Quiet revolution on the ground


FOR MORE than a decade the unblinking eye of the now-doomed Hubble space telescope offered the best views of the cosmos. Floating above the distorting effects of the Earth’s atmosphere, Hubble has taken pin-sharp snapshots of objects way out in the depths of space that have delighted astronomers and the public alike.

But while attention has been focused on Hubble, a revolution has been happening back on Earth. The enormous new optical telescope in South Africa is one of a new breed that astronomers will use to probe the universe while keeping their feet firmly on the ground.

“If you put a telescope in space it’s true that you’ll get a clearer view but it has to be a big telescope and that may not be a practical proposition,” says Paul Murdin, a researcher at Cambridge University’s institute of astronomy. “You can have the situation where a big telescope on the ground can outperform a small telescope in space.”

And if there’s one thing that telescopes on the ground can be it’s big. The primary mirror of the Hubble telescope is 2.4 metres wide, the largest that could be squeezed into the cargo bay of the space shuttle that carried it into orbit. The mirror of the new South African telescope is 11m across, and there are plans for instruments with mirrors as big as 100m —more than enough, in theory, to take astonishing new images that will make Hubble look like a Box Brownie.

One problem remains though: however big, ground-based telescopes will have to peer through the murky mess that is our atmosphere. “The atmosphere is full of bubbles of hotter and colder air,” Murdin says.

“These bubbles float about across the telescope beam and divert the incoming radiation so pictures of the stars beyond are a bit blurry.” More poetically, this atmospheric distortion is what puts the twinkle into starlight.

The interference can be reduced somewhat by placing ground-based telescopes as high up as possible, typically on the mountain tops of Chile and Hawaii. But it can never be avoided completely. “The challenge of having things like Hubble, which are producing these pin-sharp images, forced astronomers to think of technology to get around the blurriness,” Murdin says.

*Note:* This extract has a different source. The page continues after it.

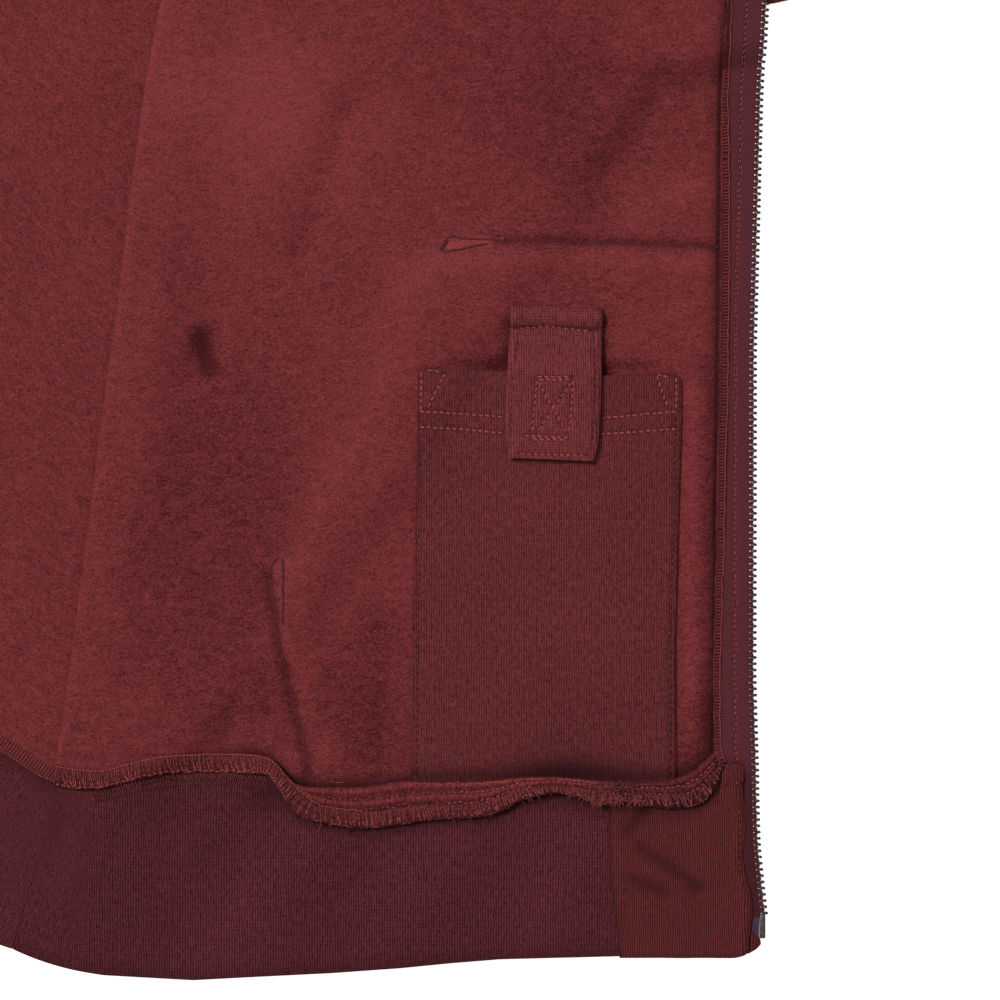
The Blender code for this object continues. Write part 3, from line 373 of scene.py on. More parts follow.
def fleeceMaterial(name, look):
    made, tree, shader = startMaterial(name, look["roughness"], sheen=look["sheen"], sheenTint=look["sheenTint"])
    shadeStreaks = clothCoordinates(tree, look["slant"], (1.0, look["stretch"], 1.0))
    plain = clothCoordinates(tree)
    fine = noiseOf(tree, shadeStreaks, look["speck"], 3, 0.6, 0.4)
    lint = noiseOf(tree, plain, look["speck"] * 0.5, 2, 0.6)
    clumps = noiseOf(tree, shadeStreaks, look["clump"], 2, 0.5, 0.8)
    broad = noiseOf(tree, plain, look["cloud"], 2, 0.5)
    mixed = weighted(tree, (fine, 0.32), (lint, 0.42), (clumps, 0.20), (broad, 0.06))
    # the nap's random tone plus painted light and shade, read from an attribute
    napToneAndPaintedLight = addNode(tree, "ShaderNodeAttribute", attribute_name="napToneAndPaintedLight").outputs["Fac"]
    factor = calc(tree, "ADD", stretchRange(tree, mixed, look["low"], look["high"]), napToneAndPaintedLight)
    height = calc(tree, "ADD", fine, clumps)
    finishMaterial(tree, shader, clothColour(tree, factor, look), height, look["bump"], look["nap"])
    return made


def knitMaterial(name, look):
    # upright wales with small stitches up each, which shift by half a stitch between wales
    made, tree, shader = startMaterial(name, look["roughness"], sheen=look["sheen"], sheenTint=look["sheenTint"])
    plain = clothCoordinates(tree)
    split = addNode(tree, "ShaderNodeSeparateXYZ", {0: plain})
    wander = noiseOf(tree, plain, look["pitch"] * 5, 2)
    u = calc(tree, "ADD", split.outputs[0], calc(tree, "MULTIPLY", wander, look["pitch"] * look["wander"]))
    waleTurn = calc(tree, "MULTIPLY", u, 2 * math.pi / look["pitch"])
    halfTurn = calc(tree, "SINE", calc(tree, "MULTIPLY", waleTurn, 0.5))
    lean = calc(tree, "MULTIPLY", calc(tree, "ABSOLUTE", halfTurn), 1.9)
    upTurn = calc(tree, "MULTIPLY", split.outputs[1], 2 * math.pi / look["course"])
    grain = noiseOf(tree, plain, look["pitch"] * 0.8, 1, 0.5)
    dashes = noiseOf(tree, clothCoordinates(tree, 0.0, (1.0, 0.4, 1.0)), look["pitch"] * 1.2, 2, 0.5)
    broad = noiseOf(tree, plain, look["cloud"], 2, 0.5)
    mixed = weighted(tree, (wavesOf(tree, waleTurn), look["waleShare"]),
                     (wavesOf(tree, calc(tree, "ADD", upTurn, lean)), look["courseShare"]),
                     (calc(tree, "ADD", grain, dashes), look["grainShare"]), (broad, look["cloudShare"]))
    factor = stretchRange(tree, mixed, look["low"], look["high"])
    finishMaterial(tree, shader, clothColour(tree, factor, look), mixed, look["bump"], look["relief"])
    return made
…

In the end, the astronomers didn’t have to invent new technology. The military did that for them. Handily for telescope scientists, the secret to taking the twinkle from starlight is the same as taking the rough edges from a photograph of a terrorist training camp taken by a spy satellite. It’s called adaptive optics and it works by effectively fitting the telescope with a contact lens to correct its defective vision.

Adaptive optics has been around for about a decade, but it’s only now that astronomers are preparing to test its potential on full-scale, ground-based telescopes. It works by bouncing the light collected by the primary mirror off a separate, much smaller mirror that can account for the atmospheric disruption and so sharpen the image. Typically, this is a piece of glass or silicon less than 1mm thick. Its shape can be subtly changed more than a thousand times a second by applying an electric current.

“You just push behind it at discrete points with actuators,” says Richard Myers, an astronomer working in adaptive optics at Durham University. “As each one pushes you get a bump and the bumps are engineered so they almost touch. That’s the trick, you can essentially get any shape you like.”

To counteract distortion, the computer controlling the bumps needs to know how much atmospheric interference there is, so scientists usually look at its effect on well-characterized light arriving from very bright stars. The technique works pretty well, but it has two limitations.

Firstly, it stops astronomers pointing telescopes at areas that don’t have a bright “guide” star nearby, restricting them to about 1 per cent of the available sky. Second, once the telescope is set up to correct its blurred images according to the disturbances in the light from the guide star, it can’t look at anything else.

“The first job is to take the 8m class of telescopes and to try to overcome these problems,” Myers says. The results could be spectacular. Myers says the new class of telescopes have the potential to produce the first direct image of a planet outside our solar system — a trick way out of Hubble’s league.